Marantos was inspired to write about fruit trees after she saw a woman pick nectarines off the tree in her front yard. Marantos' tree is accessible from the sidewalk, but she said she was "taken aback" and wanted to hear what others thought.

"The law says that if a tree trunk is in my yard, I own that tree. Even if it's hanging into your yard or into the public street. I own that tree and I own whatever is on the tree. So technically, it's petty theft if you were to reach in and take some of that fruit. But as one attorney I spoke to said, it's not likely you're going to get a lot of prosecutors to weigh in on this. They'd rather, I'm sure, run in the other direction than get involved," Marantos said. 

Marantos discussed what Times readers think about the issue, including the 19% of respondents who said it is never acceptable to pick someone else's fruit. 

"Fifty percent of our respondents said they wouldn't have a problem with picking fruit if they're accessible as they're walking along. That wasn't a problem for them," she said. "Sixty percent of the people said if the fruit fell off the tree, if it was in a gutter or a sidewalk, they would not have a problem with picking it up. But there was a lot more hesitation if it was actually on someone's property. I think the rule was, if I can stand on a sidewalk and not touch your property, then I could take the fruit."

Marantos talked about the etiquette of picking fruit. 

"Several people said, why not go and ask the people? Because a lot of times people haven't picked their fruit because maybe they can't. Maybe they have a physical problem, or they're elderly. And they said to go and knock on the door and offer to pick the fruit and ask if you can take some for yourself. So it wouldn't be just you taking the fruit away but sharing with somebody else," Marantos explained. 
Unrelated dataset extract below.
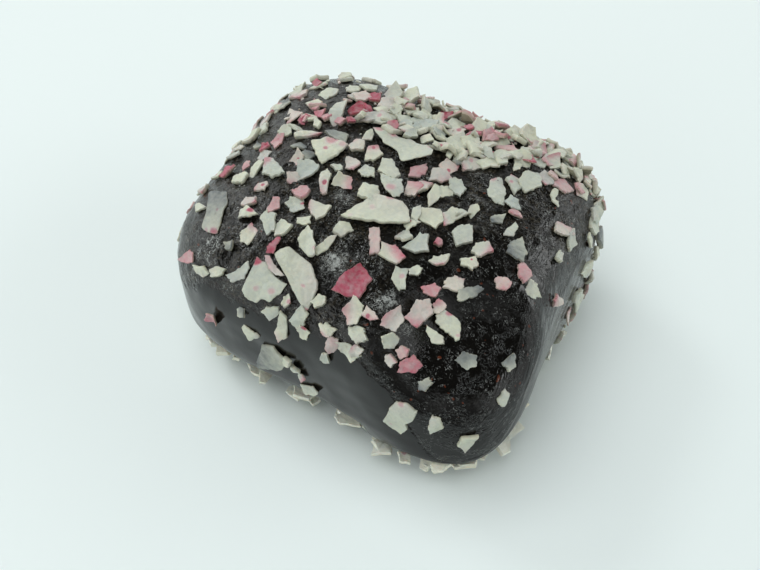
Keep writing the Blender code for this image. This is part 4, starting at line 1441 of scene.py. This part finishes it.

For people with trees teeming with too much fruit to eat, Marantos said, there are organizations that can take excess fruit and give it to those in need.

"One of the biggest ones that do this is Fruit Forward... They don't want their volunteers on ladders, but they will come pick the fruit. And then, as much as they can get with their picker sticks, they donate it to local food banks who don't often get fresh fruit. So this is a really good way to make sure that some good comes out of your fruit without having it all go to waste on the ground," Marantos said.

Watch the full interview above.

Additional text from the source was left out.